Dependence always exists. How it exists and why it exists, however, remain critical towards an understanding of any distinction between domination and complementarity. Infants will always be dependent upon adults for satisfying their most elemental physiological needs, and younger people will always require the assistance of older ones for knowledge and the assurance of experience. Similarly, older generations will be dependent upon the younger for the reproduction of society and for the stimulation that comes from inquiry and fresh views toward experience. In hierarchical society, dependence ordinarily yields subjugation and the denial of the other’s selfhood. Differences in age, in sex, in modes of work, in levels of knowledge, in intellectual, artistic and emotional proclivities, in physical appearance — a vast array of diversity that could result in a nourishing constellation of inter-relationships and interdependencies — are all reassembled objectively in terms of command and obedience, superiority and inferiority, rights and duties, privileges and denials. This hierarchical organisation of appearances occurs not only in the social world; it finds its counterpart in the way phenomena, whether social, natural or personal, are internally experienced. The self in hierarchical society not only lives, acts and communicates hierarchically, it thinks and feels hierarchically by organising the vast diversity of sense data, memory, values, passions and thoughts along hierarchical lines. Differences between things, people and relations do not exist as ends in themselves; they are organised hierarchically in the mind itself and pitted against each other antagonistically in varying degrees of dominance and obedience even when they could be complementary to each other in the prevailing reality.

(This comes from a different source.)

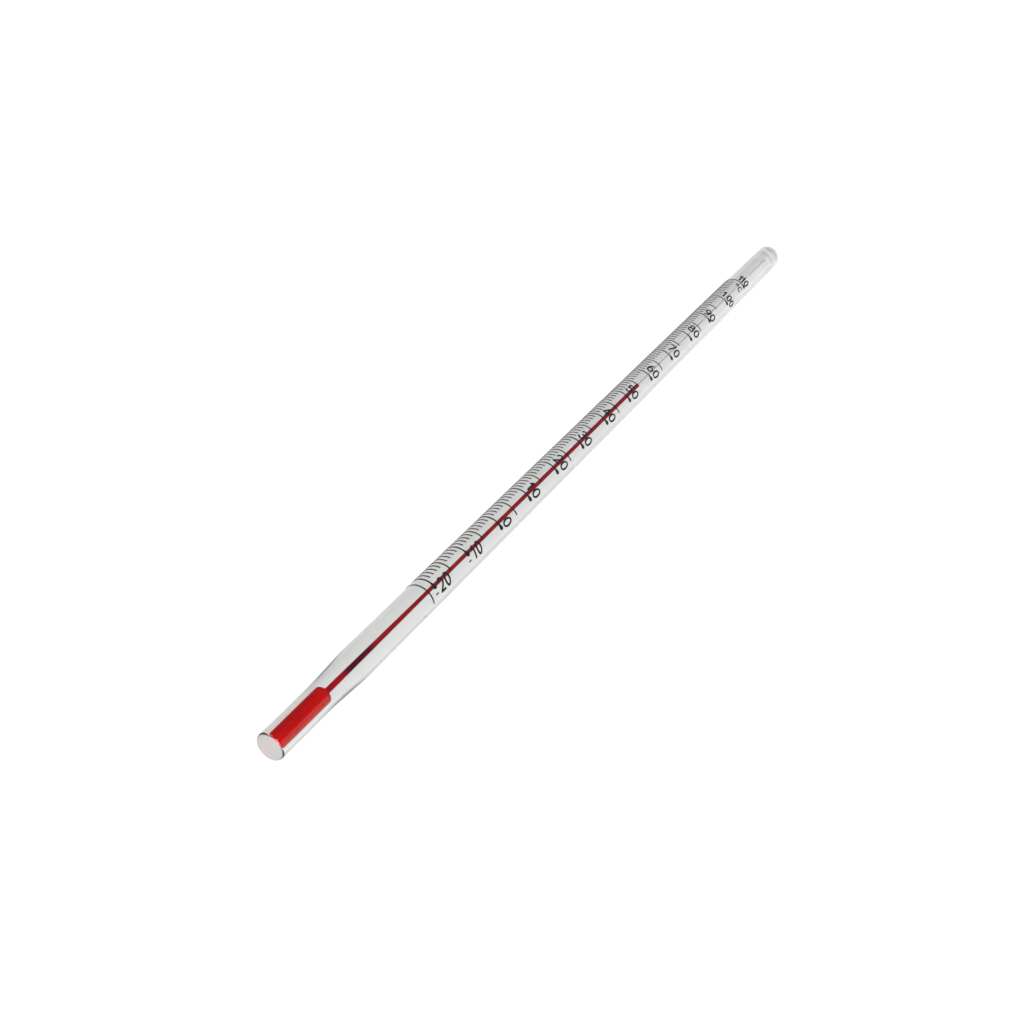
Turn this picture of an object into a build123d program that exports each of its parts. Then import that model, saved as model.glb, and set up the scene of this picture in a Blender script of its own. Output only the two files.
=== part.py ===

The outlook of the early organic human community, at least in its most harmonised form, remained essentially free of hierarchical modes of perception; indeed, it is questionable if humanity could have emerged from animality without a system of social reciprocities that compensated for the physical limitations of a puny, savannah-dwelling primate. To a large extent, this early non-hierarchical outlook was mystified; not only plants and animals, but wind and stones were seen as animate. Each was seen, however, as the spiritualised element of a whole in which humans participated as one among many, neither above nor below the others. Ideally, this outlook was fundamentally egalitarian and reflected the egalitarian nature of the community. If we are to accept Dorothy Lee’s analysis of Wintu Indian syntax, domination in any form was absent even from the language; thus, a Wintu mother did not ‘take’ her infant into the shade, she ‘went’ with her child into the shade. No hierarchies were imputed to the natural world, at least not until the human community began to become hierarchical. Thereafter, experience itself became increasingly hierarchical, reflecting the splits that undermined the unity of the early organic human community. The emergence of patriarchalism, of social classes, of the towns and the ensuing antagonism between town and countryside, of the state, and finally of the distinctions between mental and physical labour that divided the individual internally undermined this outlook completely.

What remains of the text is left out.